> _WHAT IS NEEDED_
Nothing but the lines from the line that contains "crank_pinion();" through the line that contains "points = [vertex.co" should appear in the output, each reproduced exactly.

[Entries with model source code]
◇ ◇ ◇ ◇ ◇
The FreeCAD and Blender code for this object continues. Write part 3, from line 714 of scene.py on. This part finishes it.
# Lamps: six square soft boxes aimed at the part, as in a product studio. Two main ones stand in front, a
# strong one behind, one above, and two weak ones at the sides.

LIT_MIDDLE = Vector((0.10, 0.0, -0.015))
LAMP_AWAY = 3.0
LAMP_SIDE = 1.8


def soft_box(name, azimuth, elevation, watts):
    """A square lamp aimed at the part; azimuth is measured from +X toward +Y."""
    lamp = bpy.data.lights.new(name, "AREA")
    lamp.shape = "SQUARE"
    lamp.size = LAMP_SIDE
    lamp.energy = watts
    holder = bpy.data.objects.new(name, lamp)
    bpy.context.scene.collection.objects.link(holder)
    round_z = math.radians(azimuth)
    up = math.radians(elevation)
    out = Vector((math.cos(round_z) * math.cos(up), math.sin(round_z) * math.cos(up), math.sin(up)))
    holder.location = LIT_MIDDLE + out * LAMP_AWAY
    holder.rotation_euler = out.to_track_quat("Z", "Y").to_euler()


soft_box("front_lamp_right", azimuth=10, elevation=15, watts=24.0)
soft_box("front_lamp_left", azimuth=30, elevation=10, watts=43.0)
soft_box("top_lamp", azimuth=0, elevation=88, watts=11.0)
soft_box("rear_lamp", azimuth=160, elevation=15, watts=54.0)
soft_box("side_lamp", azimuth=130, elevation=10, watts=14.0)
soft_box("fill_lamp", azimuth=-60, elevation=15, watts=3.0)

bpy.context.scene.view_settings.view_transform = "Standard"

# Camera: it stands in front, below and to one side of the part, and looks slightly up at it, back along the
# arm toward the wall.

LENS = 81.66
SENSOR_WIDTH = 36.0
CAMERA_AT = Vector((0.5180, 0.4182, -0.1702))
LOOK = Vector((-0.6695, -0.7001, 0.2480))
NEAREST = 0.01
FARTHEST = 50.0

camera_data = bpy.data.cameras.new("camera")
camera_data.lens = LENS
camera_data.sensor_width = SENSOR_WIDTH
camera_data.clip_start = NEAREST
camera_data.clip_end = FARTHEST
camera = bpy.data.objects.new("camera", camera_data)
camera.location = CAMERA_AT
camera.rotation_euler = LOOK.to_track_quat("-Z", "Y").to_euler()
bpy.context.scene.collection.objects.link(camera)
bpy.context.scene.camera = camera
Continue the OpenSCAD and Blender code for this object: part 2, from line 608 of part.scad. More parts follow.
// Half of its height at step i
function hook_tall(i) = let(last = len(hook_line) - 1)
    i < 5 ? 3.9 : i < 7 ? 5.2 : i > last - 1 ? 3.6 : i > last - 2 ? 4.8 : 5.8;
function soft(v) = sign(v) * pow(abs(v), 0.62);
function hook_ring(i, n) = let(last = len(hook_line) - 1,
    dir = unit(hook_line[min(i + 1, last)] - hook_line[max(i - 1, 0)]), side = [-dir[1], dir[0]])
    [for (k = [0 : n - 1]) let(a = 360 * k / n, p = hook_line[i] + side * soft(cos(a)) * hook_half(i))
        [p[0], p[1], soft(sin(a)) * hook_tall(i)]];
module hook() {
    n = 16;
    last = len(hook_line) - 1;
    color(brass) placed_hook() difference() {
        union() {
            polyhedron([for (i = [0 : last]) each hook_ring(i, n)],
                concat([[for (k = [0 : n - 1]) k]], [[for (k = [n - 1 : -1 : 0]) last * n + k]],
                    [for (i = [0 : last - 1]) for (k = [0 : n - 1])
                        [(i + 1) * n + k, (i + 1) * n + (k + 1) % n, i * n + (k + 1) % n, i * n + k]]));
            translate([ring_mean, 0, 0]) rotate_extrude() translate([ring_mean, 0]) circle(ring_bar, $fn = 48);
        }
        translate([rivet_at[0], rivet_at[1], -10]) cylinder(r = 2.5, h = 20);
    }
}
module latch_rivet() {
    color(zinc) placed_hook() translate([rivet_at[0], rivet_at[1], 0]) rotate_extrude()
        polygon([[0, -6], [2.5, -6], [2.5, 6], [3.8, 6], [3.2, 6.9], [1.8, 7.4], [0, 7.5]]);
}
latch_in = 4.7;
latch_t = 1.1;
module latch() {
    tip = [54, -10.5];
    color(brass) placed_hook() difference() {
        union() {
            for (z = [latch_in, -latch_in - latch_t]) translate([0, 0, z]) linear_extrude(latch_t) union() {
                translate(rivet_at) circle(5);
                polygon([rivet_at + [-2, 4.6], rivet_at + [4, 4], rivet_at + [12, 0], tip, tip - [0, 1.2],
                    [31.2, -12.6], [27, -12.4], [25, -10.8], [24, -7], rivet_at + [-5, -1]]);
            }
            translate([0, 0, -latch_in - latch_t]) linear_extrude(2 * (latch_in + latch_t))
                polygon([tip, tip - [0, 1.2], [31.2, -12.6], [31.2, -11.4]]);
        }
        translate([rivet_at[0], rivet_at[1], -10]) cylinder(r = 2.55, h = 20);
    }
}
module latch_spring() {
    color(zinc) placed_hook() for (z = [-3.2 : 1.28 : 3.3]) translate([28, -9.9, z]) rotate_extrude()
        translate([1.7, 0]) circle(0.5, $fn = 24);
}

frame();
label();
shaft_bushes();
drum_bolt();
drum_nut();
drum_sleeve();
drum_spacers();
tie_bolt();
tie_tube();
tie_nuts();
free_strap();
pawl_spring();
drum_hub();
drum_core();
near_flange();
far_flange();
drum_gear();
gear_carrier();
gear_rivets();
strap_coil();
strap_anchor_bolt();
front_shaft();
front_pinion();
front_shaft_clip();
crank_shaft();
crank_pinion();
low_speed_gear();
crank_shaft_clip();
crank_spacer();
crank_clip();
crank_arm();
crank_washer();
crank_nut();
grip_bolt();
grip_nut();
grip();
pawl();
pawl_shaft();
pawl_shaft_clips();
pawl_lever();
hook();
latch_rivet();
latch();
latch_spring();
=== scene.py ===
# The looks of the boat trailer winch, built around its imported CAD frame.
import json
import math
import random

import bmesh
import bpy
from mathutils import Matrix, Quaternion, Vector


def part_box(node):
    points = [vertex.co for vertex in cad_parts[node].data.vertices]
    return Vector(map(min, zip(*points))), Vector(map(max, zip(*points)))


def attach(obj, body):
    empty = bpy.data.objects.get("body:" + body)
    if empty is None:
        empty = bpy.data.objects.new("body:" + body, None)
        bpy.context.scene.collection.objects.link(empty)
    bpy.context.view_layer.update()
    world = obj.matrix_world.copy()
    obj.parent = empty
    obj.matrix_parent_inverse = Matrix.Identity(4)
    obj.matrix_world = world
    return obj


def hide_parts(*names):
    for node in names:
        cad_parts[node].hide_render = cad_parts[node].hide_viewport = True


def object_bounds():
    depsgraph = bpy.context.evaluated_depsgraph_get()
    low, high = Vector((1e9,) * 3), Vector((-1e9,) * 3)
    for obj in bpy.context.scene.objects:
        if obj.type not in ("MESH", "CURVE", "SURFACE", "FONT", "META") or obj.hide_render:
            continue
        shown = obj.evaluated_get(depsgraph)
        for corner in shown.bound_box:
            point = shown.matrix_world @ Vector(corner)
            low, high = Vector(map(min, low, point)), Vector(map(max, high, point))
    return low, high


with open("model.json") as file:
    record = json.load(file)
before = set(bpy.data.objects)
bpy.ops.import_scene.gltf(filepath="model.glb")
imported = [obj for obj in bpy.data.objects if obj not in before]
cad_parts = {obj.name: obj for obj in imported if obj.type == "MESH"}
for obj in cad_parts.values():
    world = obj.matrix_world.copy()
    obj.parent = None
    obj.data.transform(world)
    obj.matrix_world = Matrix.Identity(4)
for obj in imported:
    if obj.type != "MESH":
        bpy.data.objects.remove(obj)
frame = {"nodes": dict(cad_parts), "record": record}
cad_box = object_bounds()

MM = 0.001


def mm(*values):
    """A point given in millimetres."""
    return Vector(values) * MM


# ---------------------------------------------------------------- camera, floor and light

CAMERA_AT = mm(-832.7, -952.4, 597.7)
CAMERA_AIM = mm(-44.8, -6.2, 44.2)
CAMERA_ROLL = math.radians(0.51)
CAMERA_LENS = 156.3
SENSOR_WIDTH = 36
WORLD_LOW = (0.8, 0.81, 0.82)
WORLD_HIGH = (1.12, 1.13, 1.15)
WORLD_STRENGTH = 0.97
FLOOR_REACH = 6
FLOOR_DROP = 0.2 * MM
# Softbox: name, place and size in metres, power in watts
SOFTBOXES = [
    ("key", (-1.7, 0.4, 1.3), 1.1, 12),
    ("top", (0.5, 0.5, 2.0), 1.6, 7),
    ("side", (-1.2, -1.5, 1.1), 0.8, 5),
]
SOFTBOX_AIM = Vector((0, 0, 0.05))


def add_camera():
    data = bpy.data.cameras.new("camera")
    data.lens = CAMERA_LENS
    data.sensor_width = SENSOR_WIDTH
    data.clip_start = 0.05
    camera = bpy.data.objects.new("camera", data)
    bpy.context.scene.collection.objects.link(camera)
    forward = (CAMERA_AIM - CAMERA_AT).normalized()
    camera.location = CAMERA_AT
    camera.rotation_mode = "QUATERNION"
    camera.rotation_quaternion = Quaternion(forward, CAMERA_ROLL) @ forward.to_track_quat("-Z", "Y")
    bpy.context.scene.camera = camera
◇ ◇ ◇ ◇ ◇
> _TASK SOLUTION_
crank_pinion();
low_speed_gear();
crank_shaft_clip();
crank_spacer();
crank_clip();
crank_arm();
crank_washer();
crank_nut();
grip_bolt();
grip_nut();
grip();
pawl();
pawl_shaft();
pawl_shaft_clips();
pawl_lever();
hook();
latch_rivet();
latch();
latch_spring();
=== scene.py ===
# The looks of the boat trailer winch, built around its imported CAD frame.
import json
import math
import random

import bmesh
import bpy
from mathutils import Matrix, Quaternion, Vector


def part_box(node):
    points = [vertex.co for vertex in cad_parts[node].data.vertices]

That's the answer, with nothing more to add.